Отечественная африканистика признает за организаторами панафриканского конгресса, созванного в Манчестере в середине октября 1945 г., большие заслуги в мобилизации населения зависимых территорий на антиколониальную борьбу.[83] Но сам конгресс, как правило, рассматривается в качестве изолированного явления, ставшего возможным благодаря революционизирующему воздействию Второй мировой войны на общественное сознание колониальных народов. По сути дела, Пятый панафриканский конгресс, по версии сегодняшних учебников по новейшей истории народов Азии и Африки, после перерыва длиной в активную жизнь целого поколения резко «обновил» и модернизировал принципы панафриканизма, сложившиеся в первой четверти двадцатого столетия.[84] Во многом такой подход может быть объяснен авторитетом «патриарха панафриканского движения» У. Дюбуа, который, как представляется, иногда сознательно замалчивал роль своих африканских коллег в истории межвоенного и послевоенного развития панафриканизма. По мнению этого популярного в 1950–1960-е годы афроамериканского историка и общественного деятеля, молодые африканские преобразователи, появившиеся на Манчестерском конгрессе, лишь применили в своих странах накопленный до них опыт, перенесли, наконец, принципы, провидчески предложенные афроамериканцами в 1920-е годы, в саму Африку.[85]
В конце 1950-х годов прошли встречи У. Дюбуа в Москве с Н. С. Хрущевым (косвенным последствием которых, как известно, стала активизация создания в системе АН СССР Института Африки), были переведены на русский язык некоторые его работы. В 1961 г. было объявлено о вступлении Дюбуа в компартию США, он был награжден престижными международными премиями. В результате отечественные исследователи на протяжении многих лет оценивали все происходившее в истории панафриканского движения и вокруг него в основном через призму суждений этого афроамериканского историка.[86]

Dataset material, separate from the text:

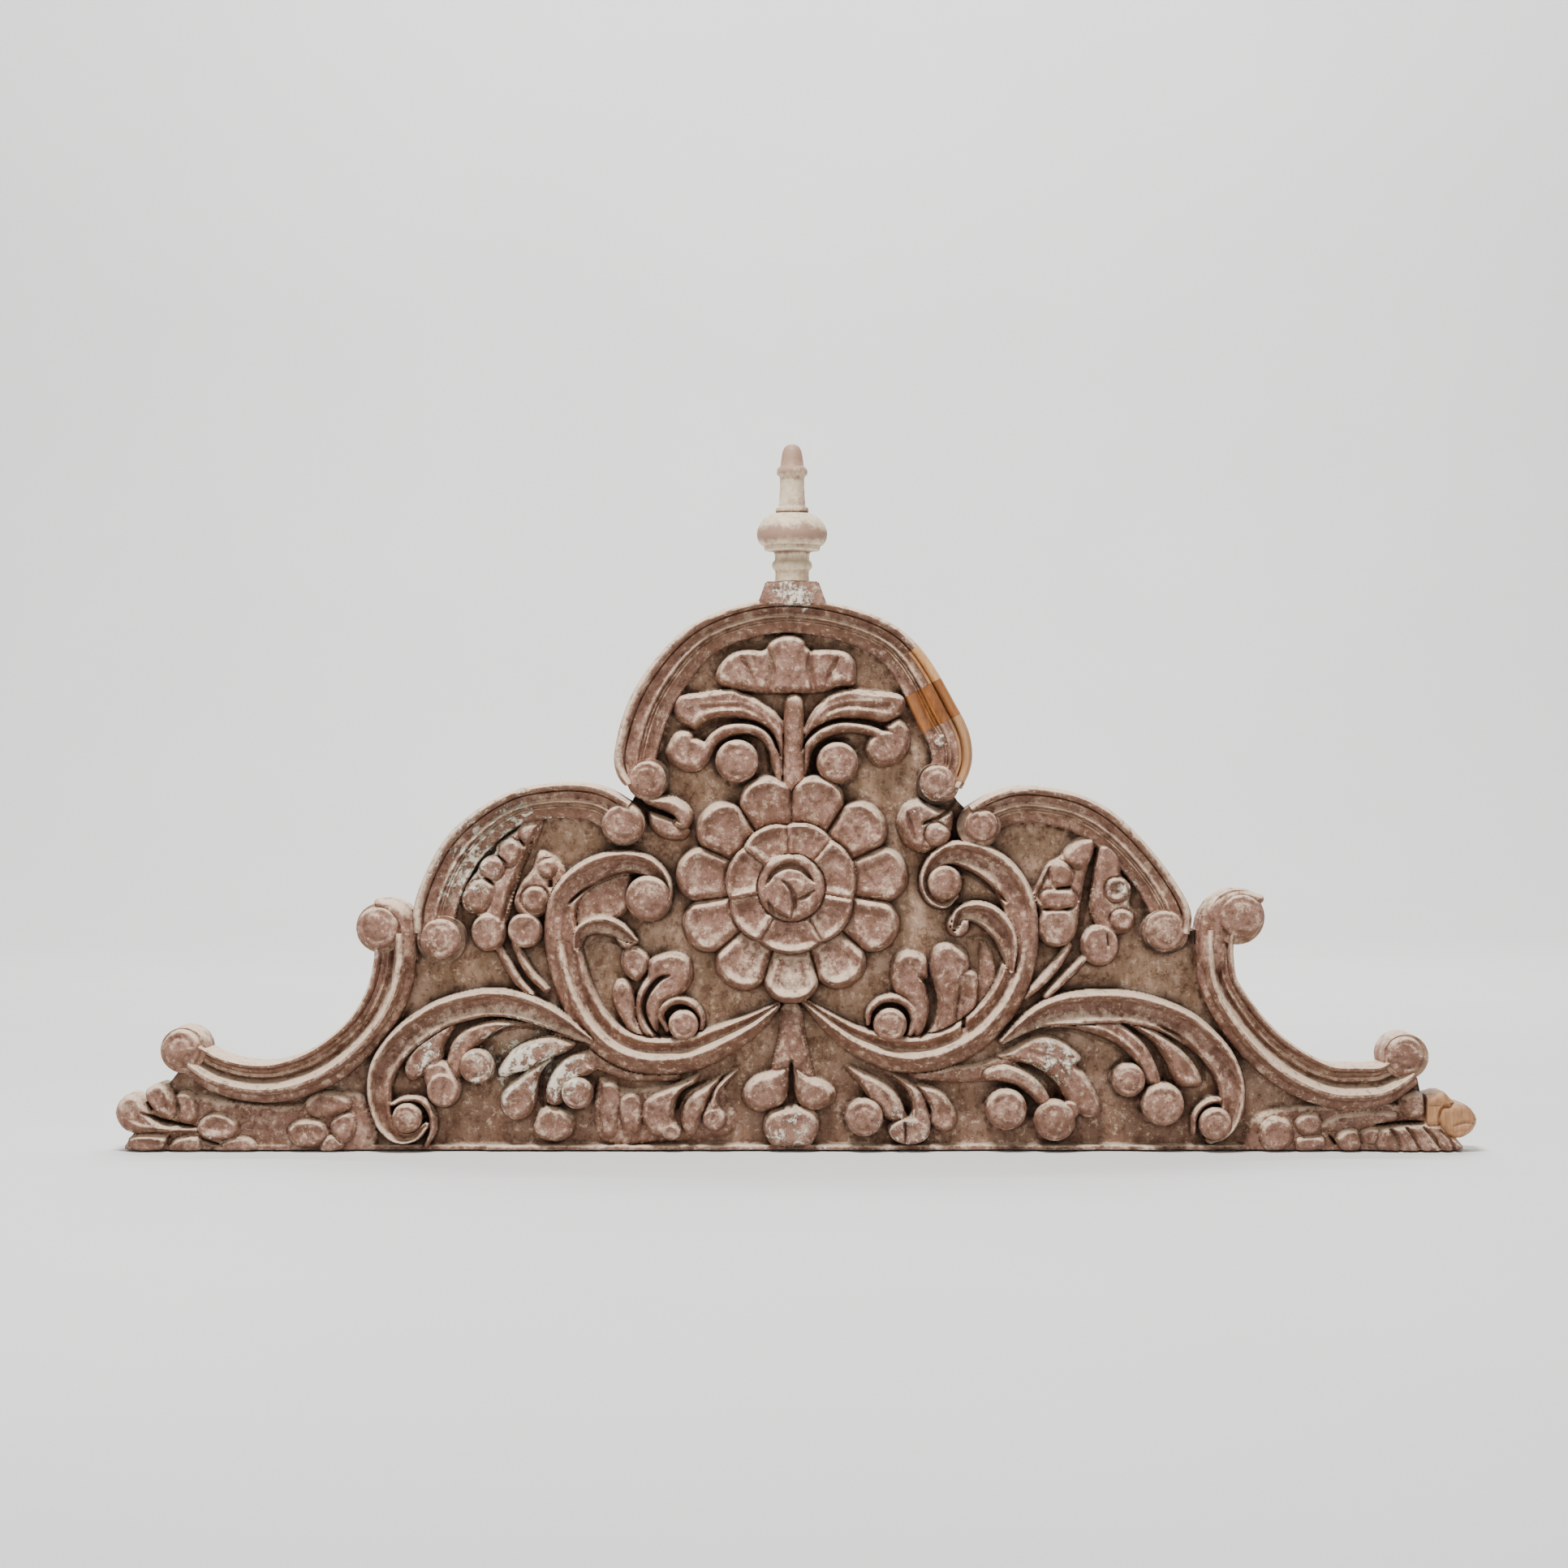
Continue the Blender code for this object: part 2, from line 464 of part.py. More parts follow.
def finial_axis_height():
    """Height of the finial's axis over the back plane: its ball just clears that plane."""
    return FINIAL_BALL_RADIUS + FINIAL_CLEARANCE


def copy_into(body, other):
    mesh = bpy.data.meshes.new("scratch")
    other.to_mesh(mesh)
    other.free()
    body.from_mesh(mesh)
    bpy.data.meshes.remove(mesh)


def stand_up():
    """From lying on the back plane to standing on the underside, front to -Y."""
    return Matrix.Translation((0.0, BACK_Y, 0.0)) @ Matrix.Rotation(math.radians(90), 4, "X")


def material(name):
    made = bpy.data.materials.new(name)
    made.use_nodes = True
    shader = made.node_tree.nodes["Principled BSDF"]
    colour, roughness = COLOURS[name]
    shader.inputs["Base Color"].default_value = (*colour, 1.0)
    shader.inputs["Roughness"].default_value = roughness
    shader.inputs["Metallic"].default_value = 0.0
    return made


def as_object(body, name, collection, slot=None):
    bmesh.ops.recalc_face_normals(body, faces=body.faces)
    body.transform(stand_up())
    mesh = bpy.data.meshes.new(name)
    body.to_mesh(mesh)
    body.free()
    made = bpy.data.objects.new(name, mesh)
    if slot is not None:
        mesh.materials.append(slot)
    collection.objects.link(made)
    return made


def as_cutter(body, name, collection):
    made = as_object(body, name, collection)
    made.hide_render = True
    made.display_type = "WIRE"
    return made


def cut(target, cutter, operation="DIFFERENCE"):
    modifier = target.modifiers.new(cutter.name, "BOOLEAN")
    modifier.operation = operation
    modifier.solver = "EXACT"
    modifier.object = cutter


def drop_specks(mesh):
    """Keeps the largest shell only: a pocket smaller than a voxel can stay behind inside it."""
    body = bmesh.new()
    body.from_mesh(mesh)
    left = set(body.verts)
    shells = []
    while left:
        shell = [left.pop()]
        for vert in shell:
            for edge in vert.link_edges:
                other = edge.other_vert(vert)
                if other in left:
                    left.remove(other)
                    shell.append(other)
        shells.append(shell)
    shells.sort(key=len)
    bmesh.ops.delete(body, geom=[vert for shell in shells[:-1] for vert in shell], context="VERTS")
    body.to_mesh(mesh)
    body.free()


def arch_insert(span, across, grow=0.0, ceiling=None):
    """A stretch of the arch moulding as its own closed body, let in REPAIR_DEPTH deep."""
    body = bmesh.new()
    line, widths = part_of_line(*line_in_metres(ARCH), *span)
    section = relief_section(MOULDING_SECTION, MOULDING_RELIEF)
    if ceiling is not None:
        section = [(t, ceiling) for t, _ in section]
    floor = BOARD_DEPTH + MOULDING_RELIEF - REPAIR_DEPTH - grow
    loft(body, line, widths, section, floor, across, grow)
    return body


def leaf_tip(grow=0.0, back=JOINT_GAP):
    """Rounded end of the right leaf, flat where it is glued on and at the height back."""
    body = bmesh.new()
    x, y, half_width, half_height = TIP_LOBE
    dome(body, cushion(LEAF_FLATNESS), x, y, half_width + grow / SQUARE, half_height + grow / SQUARE,
         BOARD_DEPTH + LEAF_RELIEF + grow)
    joint_x = grid(TIP_JOINT, 0)[0] + JOINT_GAP - grow
    for plane_co, plane_no in (((joint_x, 0, 0), (-1, 0, 0)), ((0, 0, back), (0, 0, -1))):
        bmesh.ops.bisect_plane(body, geom=[*body.verts, *body.edges, *body.faces],
                               plane_co=plane_co, plane_no=plane_no, clear_outer=True)
        bmesh.ops.holes_fill(body, edges=[edge for edge in body.edges if edge.is_boundary])
    return body


def make_panel(parts, cutters, paint):
    body = bmesh.new()
    add_board(body)
    add_ledge(body)
    add_frame(body)
    add_leaves(body)
    add_shell(body)
    add_rosette(body)
    add_pedestal(body)
    panel = as_object(body, "carved_panel", parts, paint)

    remesh = panel.modifiers.new("one_surface", "REMESH")
    remesh.mode = "VOXEL"
    remesh.voxel_size = PANEL_LENGTH / VOXELS_PER_LENGTH
    remesh.adaptivity = 0.0
    bpy.context.view_layer.update()
    panel.data = bpy.data.meshes.new_from_object(panel.evaluated_get(bpy.context.evaluated_depsgraph_get()))
    panel.modifiers.remove(remesh)
    drop_specks(panel.data)

    thin = panel.modifiers.new("fewer_faces", "DECIMATE")
    thin.decimate_type = "COLLAPSE"
    thin.use_collapse_triangulate = True
    thin.ratio = PANEL_TRIANGLES / (2 * len(panel.data.polygons))

    keep = bmesh.new()
    half = PANEL_LENGTH
    block(keep, (-half, 0.0, 0.0), (half, PANEL_LENGTH, CEILING))
    cut(panel, as_cutter(keep, "cut_flat_back_and_underside", cutters), "INTERSECT")
    seat = bmesh.new()
    x, pedestal_top = grid(FINIAL_X, PEDESTAL_TOP)
    block(seat, (x - PEDESTAL_WIDTH, pedestal_top, BELOW_BACK),
          (x + PEDESTAL_WIDTH, pedestal_top + PEDESTAL_HEIGHT, PEDESTAL_DEPTH * 2))
    cut(panel, as_cutter(seat, "cut_pedestal_top", cutters))
    return panel


def make_finial(parts, paint):
    outline = [(radius * FINIAL_BALL_RADIUS, -share * FINIAL_HEIGHT) for share, radius in FINIAL_PROFILE]
    mesh = bpy.data.meshes.new("finial")
    mesh.from_pydata([(x, 0.0, z) for x, z in outline], [(i, i + 1) for i in range(len(outline) - 1)], [])
    finial = bpy.data.objects.new("finial", mesh)
    mesh.materials.append(paint)
    parts.objects.link(finial)
    x, pedestal_top = grid(FINIAL_X, PEDESTAL_TOP)
    finial.location = (x, BACK_Y - finial_axis_height(), pedestal_top + JOINT_GAP + FINIAL_HEIGHT)
    screw = finial.modifiers.new("turned", "SCREW")
    screw.steps = TURNED_STEPS
    screw.render_steps = TURNED_STEPS
    screw.use_merge_vertices = True
    screw.merge_threshold = 0.00001
    return finial


def make_repairs(parts, cutters, panel, new_wood, dark_new_wood):
    inserts = (
        ("arch_lower_strip", LOWER_STRIP_LENGTH, (0.0, EDGE_STRIP_SHARE), new_wood),
        ("arch_block", BLOCK_LENGTH, (0.0, 1.0), dark_new_wood),
        ("arch_upper_strip", UPPER_STRIP_LENGTH, (0.0, EDGE_STRIP_SHARE), new_wood),
    )
    end = 1.0 - FOOT_LEFT_OLD
    for name, length, across, wood in inserts:
        span = (end - length, end)
        end -= length
        as_object(arch_insert(span, across, -JOINT_GAP / 2), name, parts, wood)
        slot = arch_insert(span, (across[0] - SLOT_OVERRUN, across[1]), JOINT_GAP / 2, CEILING)
        cut(panel, as_cutter(slot, "slot_" + name, cutters))
    as_object(leaf_tip(), "leaf_tip", parts, new_wood)
    cut(panel, as_cutter(leaf_tip(JOINT_GAP, BELOW_BACK), "slot_leaf_tip", cutters))


def main():
    for old in list(bpy.data.objects):
        bpy.data.objects.remove(old, do_unlink=True)
    scene = bpy.context.scene
    parts = bpy.data.collections.new(OBJECT_NAME)
    cutters = bpy.data.collections.new("cutters")
    scene.collection.children.link(parts)
    scene.collection.children.link(cutters)
    panel = make_panel(parts, cutters, material("worn_paint"))
    make_finial(parts, material("cream_paint"))
    make_repairs(parts, cutters, panel, material("new_wood"), material("dark_new_wood"))


main()
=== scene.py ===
import math

import bmesh
import bpy
import numpy as np
from mathutils import Matrix, Vector


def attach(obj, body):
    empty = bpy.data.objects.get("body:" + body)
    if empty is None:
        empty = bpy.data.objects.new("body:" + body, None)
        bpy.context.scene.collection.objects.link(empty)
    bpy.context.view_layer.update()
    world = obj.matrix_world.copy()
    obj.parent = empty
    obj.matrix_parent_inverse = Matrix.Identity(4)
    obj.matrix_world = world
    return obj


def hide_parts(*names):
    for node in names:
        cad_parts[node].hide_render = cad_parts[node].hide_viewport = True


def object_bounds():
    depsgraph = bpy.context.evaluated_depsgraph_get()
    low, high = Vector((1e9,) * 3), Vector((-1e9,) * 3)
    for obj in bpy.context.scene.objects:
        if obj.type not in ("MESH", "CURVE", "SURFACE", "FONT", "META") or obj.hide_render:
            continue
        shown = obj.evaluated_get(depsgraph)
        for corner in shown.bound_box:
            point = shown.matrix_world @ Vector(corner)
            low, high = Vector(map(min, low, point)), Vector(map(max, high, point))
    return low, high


# Carved over-door crest in worn mauve paint, with a turned finial and four new-wood repairs.
# Shapes are drawn on the same grid as the CAD: x to the right, y down, 1682 squares to 1.3 m.
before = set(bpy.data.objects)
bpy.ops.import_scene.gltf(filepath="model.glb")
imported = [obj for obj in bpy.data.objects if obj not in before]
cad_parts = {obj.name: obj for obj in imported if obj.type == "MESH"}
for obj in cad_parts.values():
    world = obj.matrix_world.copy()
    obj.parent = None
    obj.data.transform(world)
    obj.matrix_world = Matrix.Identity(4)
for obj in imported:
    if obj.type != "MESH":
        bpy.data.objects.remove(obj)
cadLow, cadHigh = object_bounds()

drawing = dict(length=1.3, squares=1682, centre=975, base=1418)
board = dict(back=0.020, depth=24.0, moulding=30.0, scroll=27.0, leaf=21.0, disc=31.0)
square = drawing["length"] / drawing["squares"]
groundHigh = board["depth"]


def toX(x):
    return (x - drawing["centre"]) * square


def toZ(up):
    return up * square


def upwards(points):
    line = np.array(points, float)
    line[:, 1] = drawing["base"] - line[:, 1]
    return line


def catmull(a, b, c, d, t):
    # from b to c
    square, cube = 2 * a - 5 * b + 4 * c - d, 3 * b - a - 3 * c + d
    return 0.5 * (2 * b + (c - a) * t + square * t ** 2 + cube * t ** 3)


def smoothLine(points, gap=2.0):
    # a curve through the points, then an even step along it; further columns follow along
    line = upwards(points)
    knots = np.vstack((2 * line[:1] - line[1:2], line, 2 * line[-1:] - line[-2:-1]))
    t = np.linspace(0, 1, 14, endpoint=False)[:, None]
    runs = [catmull(*four, t) for four in zip(knots, knots[1:], knots[2:], knots[3:])]
    fine = np.vstack(runs + [line[-1:]])
    steps = np.hypot(*np.diff(fine[:, :2], axis=0).T)
    far = np.concatenate(([0.0], np.cumsum(steps)))
    places = np.linspace(0, far[-1], max(3, int(far[-1] / gap) + 1))
    return np.column_stack([np.interp(places, far, fine[:, k]) for k in range(fine.shape[1])])


def stretchOf(line, start, end):
    steps = np.hypot(*np.diff(line[:, :2], axis=0).T)
    far = np.concatenate(([0.0], np.cumsum(steps))) / steps.sum()
    places = np.concatenate(([start], far[(far > start) & (far < end)], [end]))
    return np.column_stack([np.interp(places, far, line[:, k]) for k in range(line.shape[1])])


def normalsOf(line):
    way = np.gradient(line[:, :2], axis=0)
    way /= np.maximum(np.hypot(way[:, 0], way[:, 1]), 1e-9)[:, None]
    return way, np.column_stack((-way[:, 1], way[:, 0]))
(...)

Трудности с доступом к зарубежным архивным материалам и исследованиям и политико-идеологические ограничения также не способствовали появлению у нас в стране объективных оценок такого многослойного явления, как панафриканизм.[87] Между тем в крупных международных исследованиях по истории африканского континента, как, например, в «Кембриджской истории Африки» (1984 г.), значительное внимание уделяется именно самостоятельному характеру манчестерской встречи, первому появлению того сообщества, которое сегодня обычно называют «африканской диаспорой».[88] В самом подробном и непредвзятом исследовании движения панафриканских конгрессов – монографии известного немецкого историка И. Гэйса «Панафриканизм» (наиболее полное английское издание вышло в 1974 г.)[89] – Манчестерский конгресс предстает менее изолированным явлением. В отличие от советских авторов И. Гэйс опирался на первичные источники и избежал искушения считать, что знаменитый призыв участников конгресса «Колониальные и зависимые народы мира, объединяйтесь!» получил какое-либо практическое продолжение в деятельности независимых государств Африки. По его мнению, панафриканизм после 1945 г. не трансформировался в движение, способное модернизировать Африку, и распался на множество идейных течений, лишь номинально связанных с основными идеями панафриканизма первой половины XX в. Вплоть до настоящего времени так и не появилось исследования, в котором был бы дан анализ, сколько и какие «панафриканизмы» появились после возникновения независимых государств на месте африканских колоний.
Пятый панафриканский конгресс был проведен в переломный момент истории народов африканского происхождения. Военная пора породила новые ожидания у колониальных народов, большинство которых осознавало себя гражданами государств – участников антифашистской коалиции. Планы послевоенного переустройства мира, намеченные в Атлантической хартии и на основных международных конференциях в годы войны, появление ООН, обозначившиеся линии раздела между Восточным и Западным блоками – все это активизировало процесс самоосознания и самоутверждения в среде народов африканского происхождения. Наряду с этим активно продолжалось социальное расслоение как в африканском колониальном обществе, так и среди его представителей в метрополии, в первую очередь в цветной общине в Великобритании. Увеличился диссонанс в идейных позициях представителей французских и британских колоний. В силу объективных условий гораздо дальше, чем это было на начальном этапе движения панафриканских конгрессов, разошлись интересы африканских народов и афроамериканцев. Все эти тенденции нашли свое отражение и по форме и по существу на Манчестерском конгрессе.